As ideias monetárias
A moeda, por lhes parecer instrumento prático de justiça nas trocas e por lhes permitir avaliar bem o justo preço, atraiu, na época, a atenção geral. A moeda era coisa do rei e a ele cabia-lhe fazer com ela o que quisesse. Foi a partir do século XIII que as mutações monetárias começaram a ser mais frequentes. Os reis passaram a justificar essas mutações, do ponto de vista prático, equiparando-as a operações fiscais necessárias à boa marcha dos seus reinos. Tais razões passaram a ser discutidas quando, ao se desenvolver o comércio, se verificou representar a instabilidade da moeda um óbice à boa regularidade das transacções, que então se intensificavam. Inúmeros foram os escolásticos que se insurgiram contra o princípio das mutações monetárias.

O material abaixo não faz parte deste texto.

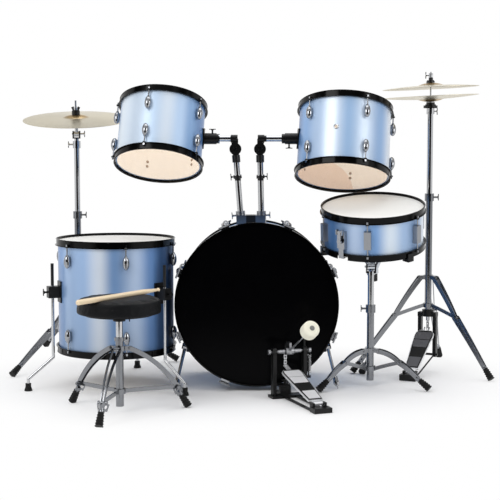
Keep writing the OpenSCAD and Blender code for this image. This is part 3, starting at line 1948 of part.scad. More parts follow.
module stand_feet() {
    color(rubber_black) {
        stand_boots(snare_at, snare_legs, snare_joint, snare_foot_r);
        stand_boots(hat_at, hat_legs, hat_joint, hat_foot_r);
        stand_boots(crash_at, crash_legs, crash_joint, crash_foot_r);
        stand_boots(throne_at, throne_legs, throne_joint, throne_foot_r);
        floor_legs()
            translate([floor_tom_foot_r, 0, 0])
                leg_foot();
    }
}

bass_shell();
bass_hoops();
bass_heads();
bass_lugs();
bass_claws();
bass_spur_brackets();
spur_left();
spur_right();
tom_holder_base();
tom_post_left();
tom_post_right();
tom_arm_left();
tom_arm_right();
left_tom_shell();
left_tom_hoops();
left_tom_heads();
left_tom_lugs();
left_tom_bracket();
right_tom_shell();
right_tom_hoops();
right_tom_heads();
right_tom_lugs();
right_tom_bracket();
floor_tom_shell();
floor_tom_hoops();
floor_tom_heads();
floor_tom_lugs();
floor_tom_leg_brackets();
floor_tom_legs();
snare_shell();
snare_hoops();
snare_heads();
snare_lugs();
snare_strainer();
snare_lever();
snare_stand_base();
snare_stand_tube();
snare_basket();
hihat_stand_base();
hihat_upper_tube();
hihat_bottom_cymbal();
hihat_pull_rod();
hihat_clutch();
hihat_top_cymbal();
hihat_footboard();
hihat_pedal_frame();
crash_stand_base();
crash_middle_tube();
crash_top_tube();
crash_rod();
crash_cymbal();
throne_base();
throne_post();
throne_seat_socket();
throne_seat();
pedal_frame();
pedal_footboard();
pedal_beater();
drumsticks();
stand_feet();
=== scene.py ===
"""Looks of an acoustic drum kit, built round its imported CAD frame."""

import json
import logging
import math
from dataclasses import dataclass, replace
from enum import Enum
from typing import Any, Sequence

import bmesh
import bpy
from bpy.types import Material, Mesh, Node, NodeSocket, NodeTree, Object
from mathutils import Euler, Matrix, Vector

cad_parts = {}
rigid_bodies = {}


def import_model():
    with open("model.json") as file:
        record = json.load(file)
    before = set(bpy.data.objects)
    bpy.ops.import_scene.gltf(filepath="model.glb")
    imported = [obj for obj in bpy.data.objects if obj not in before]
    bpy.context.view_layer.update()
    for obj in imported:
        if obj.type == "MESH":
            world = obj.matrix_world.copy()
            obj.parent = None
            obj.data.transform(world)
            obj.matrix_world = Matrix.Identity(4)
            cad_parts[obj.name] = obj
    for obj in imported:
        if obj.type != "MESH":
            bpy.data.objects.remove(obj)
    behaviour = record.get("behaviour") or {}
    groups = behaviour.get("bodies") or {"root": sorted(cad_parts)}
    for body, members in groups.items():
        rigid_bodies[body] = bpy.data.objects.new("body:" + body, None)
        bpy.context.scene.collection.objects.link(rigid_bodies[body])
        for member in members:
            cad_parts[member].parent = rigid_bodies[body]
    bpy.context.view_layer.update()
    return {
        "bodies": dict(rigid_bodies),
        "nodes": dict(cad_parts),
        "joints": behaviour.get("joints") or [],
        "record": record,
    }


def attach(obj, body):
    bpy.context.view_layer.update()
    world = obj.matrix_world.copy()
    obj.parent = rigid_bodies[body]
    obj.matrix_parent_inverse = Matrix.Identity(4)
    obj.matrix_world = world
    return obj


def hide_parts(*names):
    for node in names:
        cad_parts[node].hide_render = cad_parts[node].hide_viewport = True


LOG = logging.getLogger("drum_kit")
MM = 0.001
# From the design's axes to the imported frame's, in millimetres
SHIFT = (0.4, -23.4)

Triple = tuple[float, float, float]
Stops = tuple[tuple[float, str], ...]

# Node types that most trees use
MATH = "ShaderNodeMath"
VECTOR = "ShaderNodeVectorMath"
MIX = "ShaderNodeMix"
RANGE = "ShaderNodeMapRange"
SPLIT = "ShaderNodeSeparateXYZ"
COMBINE = "ShaderNodeCombineXYZ"
CIRCLE = "GeometryNodeCurvePrimitiveCircle"


def linear(code: str) -> tuple[float, float, float, float]:
    """Turns an sRGB hex colour to linear.

    Args:
        code: a hash and six hex digits.

    Returns:
        Red, green, blue and an alpha of one.
    """
    parts = [int(code[k : k + 2], 16) / 255 for k in (1, 3, 5)]
    lin = [c / 12.92 if c <= 0.04045 else ((c + 0.055) / 1.055) ** 2.4 for c in parts]
    return (lin[0], lin[1], lin[2], 1.0)


def live(source: Any) -> Any:
    """The first live output of a node; a socket or a value as it is.

    Args:
        source: a node, a socket or a value.

    Returns:
        What can be linked or set.
    """
    if isinstance(source, Node):
        return next(socket for socket in source.outputs if socket.enabled)
    return source


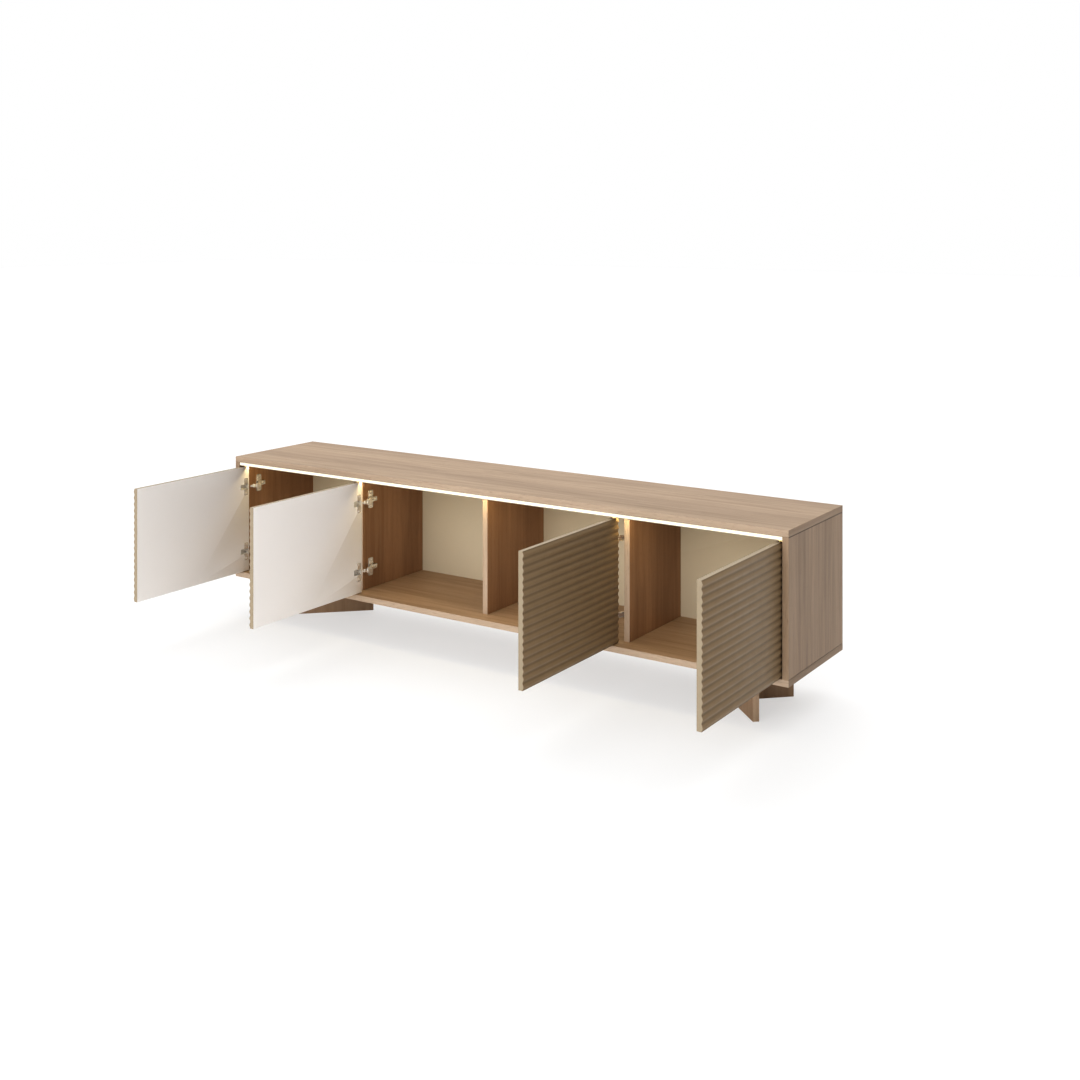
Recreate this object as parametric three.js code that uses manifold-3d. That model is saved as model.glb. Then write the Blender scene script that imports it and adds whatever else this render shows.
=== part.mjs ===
// A low media cabinet: a board carcass with four bays, four side-hung fluted doors on concealed hinges,
// a light strip under the front edge of the top board, and two board legs.
// Millimetres, +Z up, front towards -Y. The doors stand open at a right angle, which is the rest pose.
// The origin is on the floor, in the middle of the box that holds the cabinet and its open doors.
import * as THREE from "three";
import { mergeVertices } from "three/addons/utils/BufferGeometryUtils.js";
import Module from "manifold-3d";

const wasm = await Module();
wasm.setup();

// ---- carcass ----
const width = 2000;
const depth = 388;
const carcassHeight = 408;
const board = 18; // thickness of every carcass board
const legHeight = 125;
const partitionSetback = 54.5; // from the front plane of the boards to the partitions' front edges
const backSetback = 17.5; // from the boards' rear edges to the front face of the back panel
const backThickness = 3;
const grooveDepth = 6;
const grooveClearance = 0.3; // round the back panel, on each side
const stripReach = 16; // how far the joint strip covers each half of the back panel
const stripThickness = 1.6;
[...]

A moderação e o equilíbrio são dois caracteres principais do pensamento medieval. Por isso, mantém-se distante do socialismo e do individualismo. Não é socialista porque reconhece a legitimidade e as vantagens da propriedade privada, instituto jurídico base da liberdade e da dignidade humana. Chega mesmo a afirmar a dignidade da personalidade humana, dando-lhe expressão económica através da reabilitação do trabalho. E leva, assim, à libertação da classe trabalhadora da condição de serva da gleba, o que constitui um dos grandes resultados práticos da Idade Média. Não é também individualista: concebe um interesse limitado, em todas as suas manifestações, pelo interesse da comunidade humana. Procura a conciliação entre os direitos do Estado e os do indivíduo, através da constante preocupação com o aperfeiçoamento do género humano.